Theory Of Causation

Theory Of Causation

Theory Of Causation: Let us first consider the Sankhya theory of causation on which its doctrine of Prakrti is based. The basic question involved in any theory o f causation is: Does the effect pre-exist in its material cause?

Those who answer this question in the negative are called Asatkaryavadins, while those who answer it in the affirmative are called Satkaryavadins. According to the former, the effect is a new creation, a real beginning.

The effect (karya) does not pre-exist (asat) in its material cause. Otherwise, there would be no sense in saying that it is produced or caused.

If the pot already exists in the clay and the cloth in the threads and curd in milk, then why should the potter exert himself in producing the pot out of the clay, and why should not the threads serve the purpose of the cloth and why should not milk taste like curd?

Moreover, its production would be its repeated birth which is nonsense. Nyaya, Vaishesika, Hinayana Buddhism, Materialism and some followers of Mimamsa believe in Asatkaryavada, which is also known as Arambhavada,  the view that production is a new beginning.

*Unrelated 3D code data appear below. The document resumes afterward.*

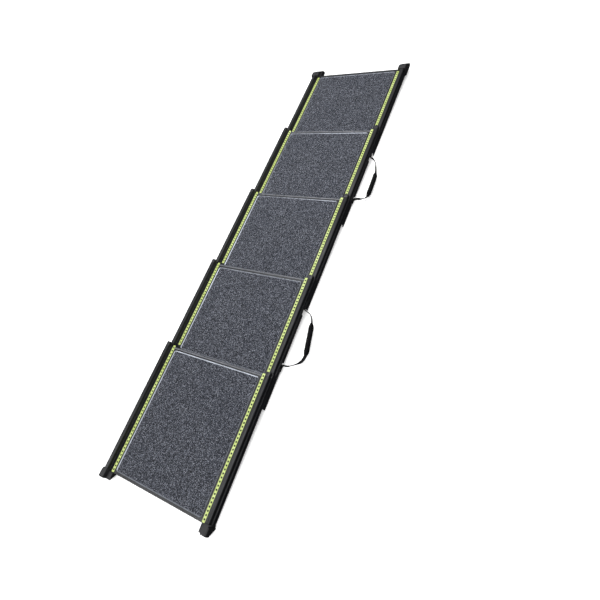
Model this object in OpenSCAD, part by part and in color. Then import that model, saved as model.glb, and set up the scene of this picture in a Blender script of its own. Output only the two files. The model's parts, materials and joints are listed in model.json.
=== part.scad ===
// Telescoping dog ramp: five nested sections on hooked side rails.
// Section 1 is the top of the ramp, section 5 stands on the ground.

/* [Size] */
// Width over the outside of both side rails.
ramp_width = 426; // [396:1:466]
// Length of one section from end cap to end cap.
rail_length = 441; // [430:1:450]
// Distance from one section to the next when pulled out.
section_pitch = 338; // [330:1:338]
// Height step from one section up to the next.
stack_step = 17; // [17:0.1:17.4]

/* [Deck] */
// Distance of the grip mat from the outside of the rail.
mat_inset = 38.5; // [36.5:0.5:60]
// Width of the raised rim round each grip mat.
rim_width = 4; // [2:0.5:6]
// Depth of the ribs under each deck panel.
rib_depth = 9; // [4:0.5:10]
// Width of the glow strips.
strip_width = 9; // [6:0.5:9]
// Diameter of the holes along the glow strips.
strip_hole_d = 5.8; // [2:0.1:6]
// Distance between the holes of the glow strips.
strip_hole_pitch = 11; // [10:0.5:16]

/* [Handles] */
// Distance the lower handle stands out from the rail.
handle_reach = 59; // [54:1:70]
// Radius of the padded handle sleeve.
sleeve_r = 8.5; // [8:0.1:9]

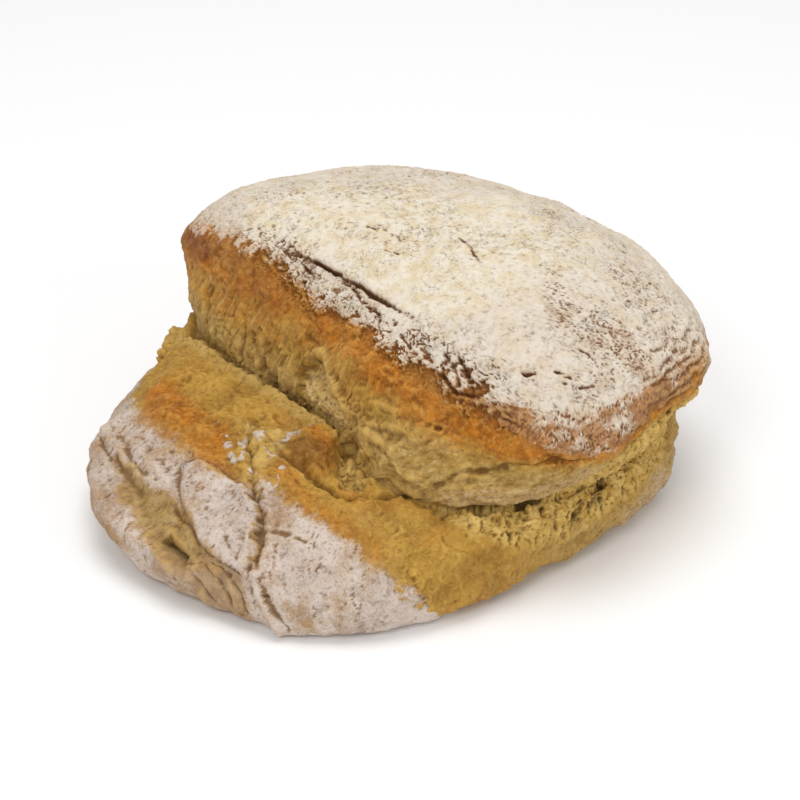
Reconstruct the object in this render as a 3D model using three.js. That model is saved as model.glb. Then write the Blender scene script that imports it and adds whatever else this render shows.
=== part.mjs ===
// A round country loaf with a floured cap, baked and kept as one piece. Millimetres, +Z up.
// +X runs along the cap towards its blunt end, and -Y is the side that burst open in the oven.
// The form is a loft: closed rings stand one above another around the upright axis x = y = 0.
import * as THREE from "three";

// Columns of the loft around the axis, and rows between one ring and the next.
const COLUMNS = 96;
const ROWS_PER_RING = 4;

// Height of the loaf's top above the table, on the axis.
const TOP_HEIGHT = 116;

// Where the rings' points stand around the axis, in degrees from +X towards +Y.
const AZIMUTHS = [0, 25, 50, 90, 135, 175, -150, -133, -118, -100, -80, -62, -45, -25];
// Each ring from the table up, as its distance out from the axis and its height at each azimuth.
const RINGS = {
  foot: {
    out: [93, 95, 90, 80, 94, 108, 107, 121, 138, 152, 155, 150, 130, 105],
    height: [0, 0, 0, 0, 0, 0, 0, 0, 0, 0, 0, 0, 0, 0],
  },
  flank: {
    out: [103, 104, 97, 89, 104, 121, 121, 136, 156, 169, 164, 158, 138, 114],
    height: [10, 9, 10, 14, 14, 13, 12, 11, 11, 9, 7, 6, 6, 7],
  },
  belly: {
    out: [109, 106, 99, 93, 110, 127, 129, 144, 162, 170, 161, 154, 140, 118],
    height: [24, 25, 26, 28, 28, 27, 26, 26, 26, 25, 26, 22, 18, 18],
  },
  shoulder: {
    out: [109, 103, 101, 95, 113, 129, 132, 134, 140, 132, 134, 132, 132, 117],
    height: [33, 35, 37, 38, 38, 37, 38, 42, 44, 46, 43, 38, 30, 28],
  },
  lowerLip: {
    out: [108, 101, 102, 96, 114, 129, 130, 122, 113, 104, 102, 112, 118, 114],
    height: [38, 41, 46, 46, 47, 46, 46, 49, 50, 50, 48, 42, 38, 35],
  },
  crevice: {
    out: [104, 99, 104, 97, 114, 129, 127, 108, 90, 79, 80, 95, 105, 106],
    height: [41, 46, 53, 54, 56, 55, 52, 52, 51, 50, 48, 43, 40, 37],
  },
  capBulge: {
    out: [113, 109, 109, 100, 112, 129, 130, 108, 88, 78, 82, 94, 106, 112],
    height: [50, 56, 61, 63, 65, 66, 64, 64, 63, 62, 61, 57, 53, 50],
  },
  capEdge: {
    out: [118, 118, 109, 96, 106, 125, 129, 94, 74, 65, 66, 74, 86, 110],
    height: [66, 71, 74, 75, 80, 84, 88, 91, 91, 90, 90, 86, 79, 70],
  },
  domeSide: {
    out: [98, 98, 89, 78, 84, 101, 101, 74, 58, 54, 55, 60, 68, 86],
    height: [93, 95, 97, 97, 100, 104, 108, 105, 103, 101, 101, 100, 98, 96],
  },
  domeTop: {
    out: [52, 53, 48, 42, 45, 56, 55, 42, 34, 30, 31, 34, 37, 46],
    height: [111, 112, 112, 112, 112, 113, 114, 112, 112, 111, 111, 111, 111, 111],
  },
};

// Hollows pressed or torn into the side. Each is centred on an azimuth and a ring, counted from the foot as 0,
// and fades out over its spread in degrees and in rings. Depth is measured towards the axis.
const HOLLOWS = [
  { azimuth: -86, ring: 1.85, spreadDegrees: 3.5, spreadRings: 0.35, depth: 6 },
  { azimuth: -98, ring: 2.4, spreadDegrees: 9, spreadRings: 0.4, depth: 4 },
  { azimuth: -80, ring: 3, spreadDegrees: 4, spreadRings: 0.7, depth: 4 },
  { azimuth: -96, ring: 6, spreadDegrees: 7, spreadRings: 0.5, depth: 4 },
  { azimuth: -72, ring: 6, spreadDegrees: 6, spreadRings: 0.5, depth: 4 },
];

// Swelling folds of stretched dough, given in the same way. Height is measured away from the axis.
const FOLDS = [
  { azimuth: -78, ring: 4.4, spreadDegrees: 6, spreadRings: 0.4, height: 6 },
  { azimuth: -50, ring: 5.9, spreadDegrees: 8, spreadRings: 0.4, height: 3 },
  { azimuth: -70, ring: 1.4, spreadDegrees: 4, spreadRings: 0.8, height: 3 },
];

// Cubic from a to b with the slopes given per unit of s, over a span of the given length.
const cubic = (a, b, slopeA, slopeB, span, s) =>
  a * (2 * s ** 3 - 3 * s ** 2 + 1) +
  b * (3 * s ** 2 - 2 * s ** 3) +
  slopeA * span * (s ** 3 - 2 * s ** 2 + s) +
  slopeB * span * (s ** 3 - s ** 2);

// Degrees from one azimuth on to another, from 0 up to 360.
const degreesOn = (from, to) => (((to - from) % 360) + 360) % 360;

// Value at an azimuth of the smooth closed curve through the values at AZIMUTHS.
function around(values, azimuth) {
  const count = AZIMUTHS.length;
  const turn = (i) => (i + count) % count;
  const gap = (i) => degreesOn(AZIMUTHS[turn(i)], AZIMUTHS[turn(i + 1)]);
  const rise = (i) => (values[turn(i + 1)] - values[turn(i)]) / gap(i);
  const slope = (i) => (rise(i - 1) * gap(i) + rise(i) * gap(i - 1)) / (gap(i - 1) + gap(i));
  const i = AZIMUTHS.findIndex((start, k) => degreesOn(start, azimuth) < gap(k));
  const share = degreesOn(AZIMUTHS[i], azimuth) / gap(i);
  return cubic(values[i], values[turn(i + 1)], slope(i), slope(i + 1), gap(i), share);
}

// How strongly a hollow or a fold acts at a place on the side, from 1 at its centre down to 0.
function strength(mark, azimuth, ring) {
  const aside = Math.min(degreesOn(mark.azimuth, azimuth), degreesOn(azimuth, mark.azimuth));
  return Math.exp(-((aside / mark.spreadDegrees) ** 2) - ((ring - mark.ring) / mark.spreadRings) ** 2);
}

// One upright section of the loaf, from the foot to just under the top, as [distance out, height] rows.
function section(azimuth) {
  const knots = Object.values(RINGS).map((ring) => [around(ring.out, azimuth), around(ring.height, azimuth)]);
  knots.push([0, TOP_HEIGHT]);
  const last = knots.length - 1;
  const slope = (k, axis) => {
    if (k === 0) return knots[1][axis] - knots[0][axis];
    if (k === last) return axis === 0 ? knots[last][0] - knots[last - 1][0] : 0;
    return (knots[k + 1][axis] - knots[k - 1][axis]) / 2;
  };
  const rows = [];
  for (let row = 0; row < last * ROWS_PER_RING; row++) {
    const k = Math.floor(row / ROWS_PER_RING);
    const share = row / ROWS_PER_RING - k;
    const along = (axis) =>
      cubic(knots[k][axis], knots[k + 1][axis], slope(k, axis), slope(k + 1, axis), 1, share);
    const hollow = HOLLOWS.reduce((sum, h) => sum + h.depth * strength(h, azimuth, k + share), 0);
    const fold = FOLDS.reduce((sum, f) => sum + f.height * strength(f, azimuth, k + share), 0);
    rows.push([along(0) - hollow + fold, row === 0 ? 0 : along(1)]);
  }
  return rows;
}

// The closed skin: the sections joined side by side, a flat foot below and a fan of faces at the top.
function loafGeometry() {
  const positions = [];
  for (let column = 0; column < COLUMNS; column++) {
    const azimuth = (360 * column) / COLUMNS;
    const turn = THREE.MathUtils.degToRad(azimuth);
    for (const [out, height] of section(azimuth)) {
      positions.push(out * Math.cos(turn), out * Math.sin(turn), height);
    }
  }
  const rows = positions.length / 3 / COLUMNS;
  const footCentre = COLUMNS * rows;
  const top = footCentre + 1;
  positions.push(0, 0, 0, 0, 0, TOP_HEIGHT);

  const index = [];
  for (let column = 0; column < COLUMNS; column++) {
    const here = column * rows;
    const next = ((column + 1) % COLUMNS) * rows;
    index.push(footCentre, next, here);
    for (let row = 0; row < rows - 1; row++) {
      index.push(here + row, next + row, next + row + 1);
      index.push(here + row, next + row + 1, here + row + 1);
    }
    index.push(here + rows - 1, next + rows - 1, top);
  }
  const geometry = new THREE.BufferGeometry();
  geometry.setAttribute("position", new THREE.Float32BufferAttribute(positions, 3));
  geometry.setIndex(index);
  return geometry;
}

// The loaf moved so that its bounding box stands centred on the axis, with its foot on z = 0.
const geometry = loafGeometry();
geometry.computeBoundingBox();
const middle = geometry.boundingBox.getCenter(new THREE.Vector3());
geometry.translate(-middle.x, -middle.y, 0);
geometry.computeVertexNormals();

const crust = new THREE.MeshStandardMaterial({ color: 0xc9a06a, roughness: 0.85, metalness: 0 });
const loaf = new THREE.Mesh(geometry, crust);
loaf.name = "loaf";

const group = new THREE.Group();
group.name = "bread_loaf";
group.add(loaf);

export default group;
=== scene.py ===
"""A round country loaf that burst along one side: a floured cap over a bulging lower lobe.

The loaf is one skin. Closed rings stand one above another around an upright axis, and every point of
the skin is known by its azimuth, in degrees from +X towards +Y, and its ring, counted from the foot.
Lengths in this script are millimetres until the mesh is written in metres.
"""

import bpy
import numpy as np
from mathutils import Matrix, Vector


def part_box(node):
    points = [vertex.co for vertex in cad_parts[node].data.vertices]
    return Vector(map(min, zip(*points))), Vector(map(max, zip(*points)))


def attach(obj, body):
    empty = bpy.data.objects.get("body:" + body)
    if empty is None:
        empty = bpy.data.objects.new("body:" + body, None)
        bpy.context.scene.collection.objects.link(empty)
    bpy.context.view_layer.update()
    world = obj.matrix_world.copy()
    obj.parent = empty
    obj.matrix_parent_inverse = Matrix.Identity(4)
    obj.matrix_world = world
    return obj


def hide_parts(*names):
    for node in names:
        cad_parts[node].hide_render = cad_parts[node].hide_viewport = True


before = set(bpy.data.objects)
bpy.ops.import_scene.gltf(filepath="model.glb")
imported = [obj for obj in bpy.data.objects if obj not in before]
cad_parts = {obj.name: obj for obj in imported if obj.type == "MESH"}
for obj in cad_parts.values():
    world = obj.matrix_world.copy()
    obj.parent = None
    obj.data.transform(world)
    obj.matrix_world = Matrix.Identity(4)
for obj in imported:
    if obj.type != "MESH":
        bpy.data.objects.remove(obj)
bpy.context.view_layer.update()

MM = 0.001

# ---------------------------------------------------------------- the loaf's form

AZIMUTHS = np.array([0, 25, 50, 90, 135, 175, -150, -133, -118, -100, -80, -62, -45, -25], float)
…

Materialism believes in Svabhavavada; Hinayana Buddhism in Anitya – paramanuvada or Ksanabhangavada and Nyaya-Vaishesika and some followers of Mimamsa in Nitya-paramanu-karanavada.

The Satkaryavadins, on the other hand, believe that the effect is not a new creation, but only an explicit manifestation of that which was implicitly contained in its material cause. Here, another important question arises: Is the effect a real transformation or an unreal appearance of its cause?

Those who believe that the effect is a real transformation of its cause are called Parina-mavadins (parinama= real modification); while those who believe that it is an unreal appearance are called Vivartavadins (vivarta = unreal appearance). Sankhya, Yoga and Ramanuja believe in Parinamavada.

The view of Sankhya-Yoga is called Prakrti-Parinamavada, while the view of Ramanuja is called Brahma-Parinamavada. Shunyavada, Vijnanavada and Shankara believe in Vivartavada. Their views may be respectively called Shunyata-vivarta-vada, Vijnana-vivarta-vada and Brahma-vivarta-vada.

The view of Jainism and of Kumarila may be called Sadasatkaryavada because according to them the effect is both real as well as unreal before its production— real as identical with the cause and unreal as a modal change thereof, though ultimately both incline towards Parinamavada.

                    Sankhya believes in Satkaryavada. All material effects are the modification (parinama) of Prakrti. They pre-exist in the eternal bosom of Prakrti and simply come out of it at the time of creation and return to it at the time of dissolution. There is neither new production nor utter destruction.

Production means development or manifestation (avir-bhava); destruction means envelopment or dissolution (tirobhava). Production is evolution; destruction is involution. Sankhya gives five arguments in support of Satkaryavada :

  1. If the effect does not pre-exist in its cause, it becomes a mere nonentity like the hare’s horn or the sky-flower and can never be produced (asadakaranat).
  2. The effect is only a manifestation of its material cause, because it is invariably connected with it (upadanagrahanat).
  3. Everything cannot be produced out of everything. This suggests that the effect, before its manifestation, is implicit in its material cause (sarvasambhavabhavat).
  4. Only an efficient cause can produce that for which it is potent. This again means that the effect, before its manifestation, is potentially contained in its material cause. Production is only an actualization of the potential (shaktasya shakya-karanat). Were it not so, then curd should be produced out of water, and cloth out of reeds, and oil out of sand particles.
  5. The effect is the essence of its material cause and as such identical with it. When the obstructions in the way of manifestation are removed, the effect naturally flows out of its cause. The cause and the effect are the implicit and the explicit stages of the same process. The cloth is contained in the threads, the oil in the oil-seeds, the curd in the milk. The effect pre-exists in its material cause (karanabhavat).